━━━ INFORMATION PROVIDED ━━━

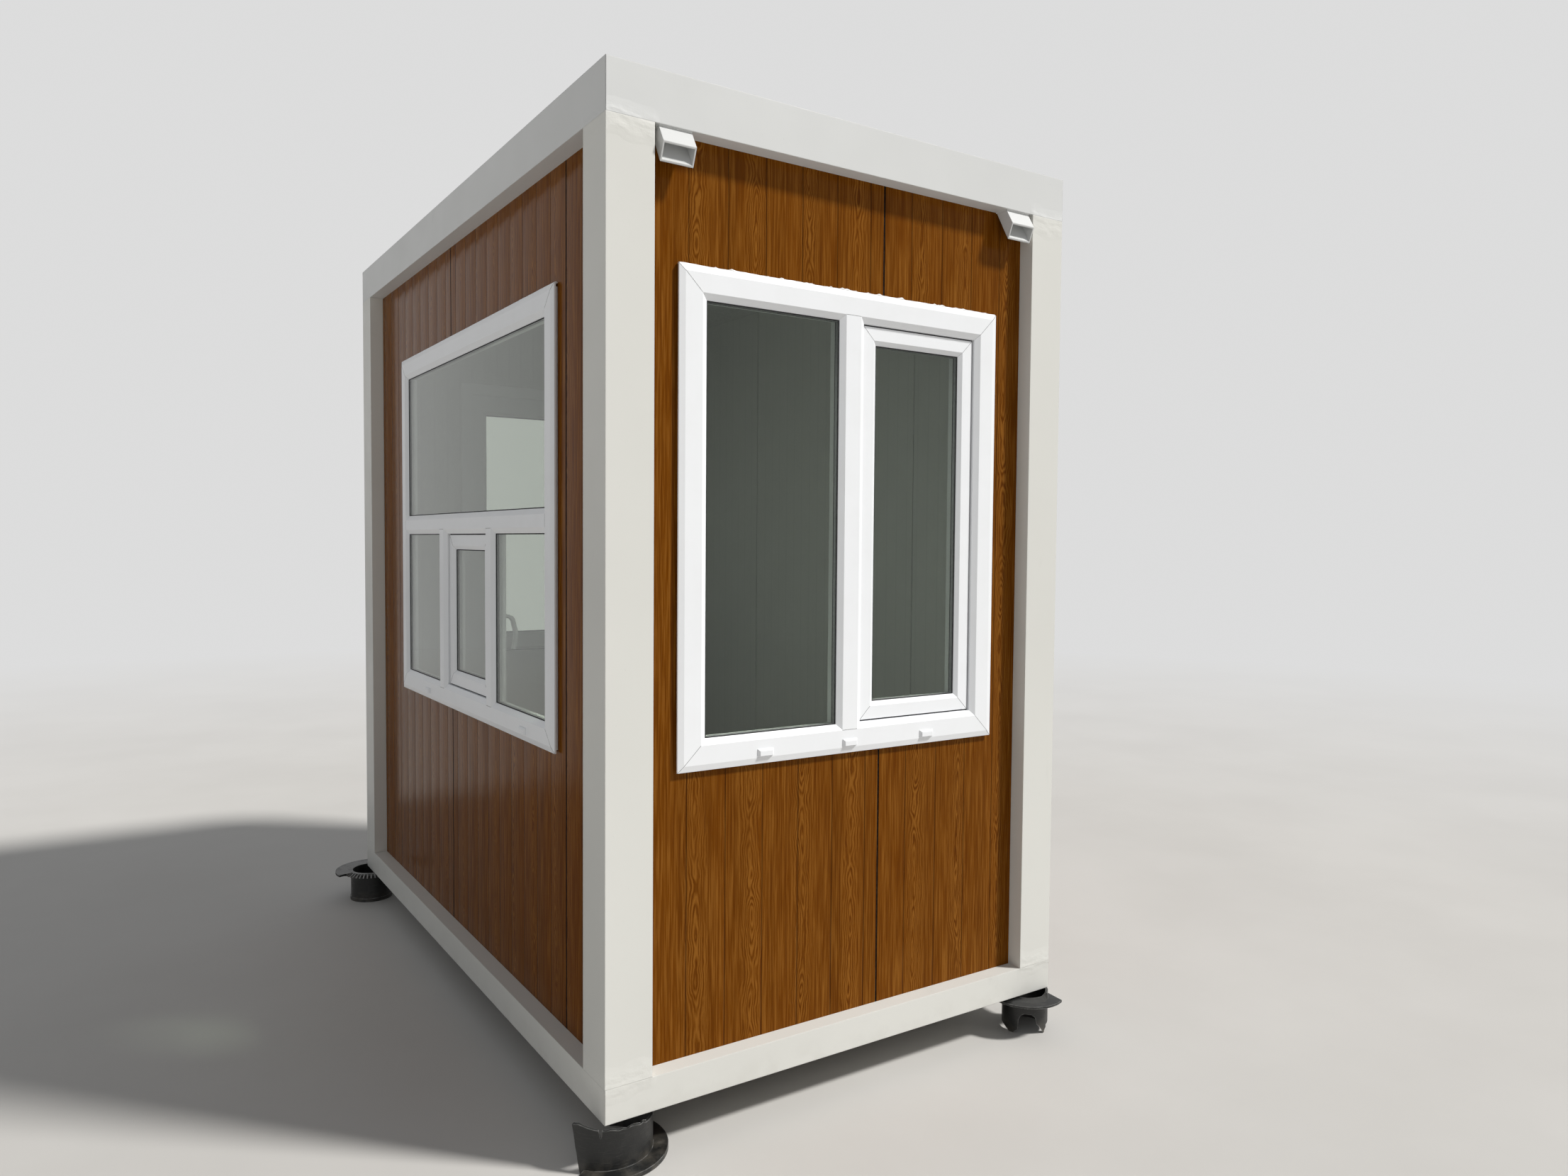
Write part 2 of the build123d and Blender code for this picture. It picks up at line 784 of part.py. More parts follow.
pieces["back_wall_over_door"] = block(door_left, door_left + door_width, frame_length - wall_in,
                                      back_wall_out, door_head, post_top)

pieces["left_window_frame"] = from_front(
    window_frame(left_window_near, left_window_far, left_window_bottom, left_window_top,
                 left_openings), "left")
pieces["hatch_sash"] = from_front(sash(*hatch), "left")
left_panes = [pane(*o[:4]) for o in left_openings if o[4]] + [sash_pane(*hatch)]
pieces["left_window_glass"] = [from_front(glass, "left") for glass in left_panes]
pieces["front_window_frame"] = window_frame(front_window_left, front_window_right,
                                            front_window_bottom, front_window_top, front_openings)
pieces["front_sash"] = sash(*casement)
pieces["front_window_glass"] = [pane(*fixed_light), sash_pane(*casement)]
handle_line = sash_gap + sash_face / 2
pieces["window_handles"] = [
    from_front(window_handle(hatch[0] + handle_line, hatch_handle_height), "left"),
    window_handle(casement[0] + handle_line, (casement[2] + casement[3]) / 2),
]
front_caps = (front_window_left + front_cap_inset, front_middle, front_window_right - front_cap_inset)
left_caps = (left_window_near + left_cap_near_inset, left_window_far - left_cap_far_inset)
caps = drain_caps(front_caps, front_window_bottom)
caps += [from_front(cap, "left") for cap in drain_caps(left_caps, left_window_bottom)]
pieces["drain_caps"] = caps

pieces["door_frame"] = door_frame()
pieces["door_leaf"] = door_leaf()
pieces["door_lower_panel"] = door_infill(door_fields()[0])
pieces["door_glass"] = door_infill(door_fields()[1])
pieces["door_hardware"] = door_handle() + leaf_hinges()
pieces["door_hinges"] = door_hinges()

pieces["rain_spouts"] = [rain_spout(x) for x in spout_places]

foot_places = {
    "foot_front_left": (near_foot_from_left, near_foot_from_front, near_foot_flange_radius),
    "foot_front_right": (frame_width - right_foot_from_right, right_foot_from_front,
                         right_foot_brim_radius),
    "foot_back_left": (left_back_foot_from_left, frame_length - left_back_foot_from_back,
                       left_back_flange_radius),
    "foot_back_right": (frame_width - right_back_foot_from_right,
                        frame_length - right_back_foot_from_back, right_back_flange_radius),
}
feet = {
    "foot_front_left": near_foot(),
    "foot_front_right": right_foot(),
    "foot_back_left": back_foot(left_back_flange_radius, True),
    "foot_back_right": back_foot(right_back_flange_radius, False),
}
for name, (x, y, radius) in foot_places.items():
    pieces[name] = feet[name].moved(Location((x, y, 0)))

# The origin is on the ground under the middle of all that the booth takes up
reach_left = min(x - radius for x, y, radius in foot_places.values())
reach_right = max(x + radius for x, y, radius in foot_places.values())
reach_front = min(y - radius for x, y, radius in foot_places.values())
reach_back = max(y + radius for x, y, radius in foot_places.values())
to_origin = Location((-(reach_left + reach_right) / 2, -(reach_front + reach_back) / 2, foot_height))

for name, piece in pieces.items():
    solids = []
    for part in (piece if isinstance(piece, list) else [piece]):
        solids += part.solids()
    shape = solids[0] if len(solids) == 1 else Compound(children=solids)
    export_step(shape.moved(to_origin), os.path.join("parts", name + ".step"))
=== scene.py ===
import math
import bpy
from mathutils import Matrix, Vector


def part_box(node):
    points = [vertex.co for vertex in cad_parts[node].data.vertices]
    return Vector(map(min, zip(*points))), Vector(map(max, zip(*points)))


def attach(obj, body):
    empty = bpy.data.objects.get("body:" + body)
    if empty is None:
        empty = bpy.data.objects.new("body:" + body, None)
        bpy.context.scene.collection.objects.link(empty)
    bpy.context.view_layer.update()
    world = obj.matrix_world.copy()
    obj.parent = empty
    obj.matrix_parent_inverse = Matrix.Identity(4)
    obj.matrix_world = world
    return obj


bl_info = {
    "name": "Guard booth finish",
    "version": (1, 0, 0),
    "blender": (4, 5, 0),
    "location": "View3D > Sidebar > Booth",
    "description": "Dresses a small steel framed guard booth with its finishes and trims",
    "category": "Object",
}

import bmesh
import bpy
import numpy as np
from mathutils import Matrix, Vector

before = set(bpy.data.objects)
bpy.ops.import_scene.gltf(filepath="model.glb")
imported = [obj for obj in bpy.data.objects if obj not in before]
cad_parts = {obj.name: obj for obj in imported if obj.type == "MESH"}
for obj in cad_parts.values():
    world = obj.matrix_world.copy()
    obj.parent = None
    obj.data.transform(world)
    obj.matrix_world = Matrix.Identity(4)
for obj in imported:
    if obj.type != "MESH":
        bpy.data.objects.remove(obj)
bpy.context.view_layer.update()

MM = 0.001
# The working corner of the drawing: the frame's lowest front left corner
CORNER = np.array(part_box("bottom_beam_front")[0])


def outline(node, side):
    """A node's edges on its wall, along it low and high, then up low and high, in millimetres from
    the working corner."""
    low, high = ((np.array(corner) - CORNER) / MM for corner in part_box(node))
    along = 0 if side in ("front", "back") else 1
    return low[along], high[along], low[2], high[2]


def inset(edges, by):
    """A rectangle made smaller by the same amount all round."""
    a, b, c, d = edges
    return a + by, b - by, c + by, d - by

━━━

STATED EXERCISE:
Using the data above, reproduce exactly the lines from the line that contains "for name, piece" through the line that contains "before = set(bpy.data.objects)", including both.

RESPONSE TO THIS EXERCISE:
for name, piece in pieces.items():
    solids = []
    for part in (piece if isinstance(piece, list) else [piece]):
        solids += part.solids()
    shape = solids[0] if len(solids) == 1 else Compound(children=solids)
    export_step(shape.moved(to_origin), os.path.join("parts", name + ".step"))
=== scene.py ===
import math
import bpy
from mathutils import Matrix, Vector


def part_box(node):
    points = [vertex.co for vertex in cad_parts[node].data.vertices]
    return Vector(map(min, zip(*points))), Vector(map(max, zip(*points)))


def attach(obj, body):
    empty = bpy.data.objects.get("body:" + body)
    if empty is None:
        empty = bpy.data.objects.new("body:" + body, None)
        bpy.context.scene.collection.objects.link(empty)
    bpy.context.view_layer.update()
    world = obj.matrix_world.copy()
    obj.parent = empty
    obj.matrix_parent_inverse = Matrix.Identity(4)
    obj.matrix_world = world
    return obj


bl_info = {
    "name": "Guard booth finish",
    "version": (1, 0, 0),
    "blender": (4, 5, 0),
    "location": "View3D > Sidebar > Booth",
    "description": "Dresses a small steel framed guard booth with its finishes and trims",
    "category": "Object",
}

import bmesh
import bpy
import numpy as np
from mathutils import Matrix, Vector

before = set(bpy.data.objects)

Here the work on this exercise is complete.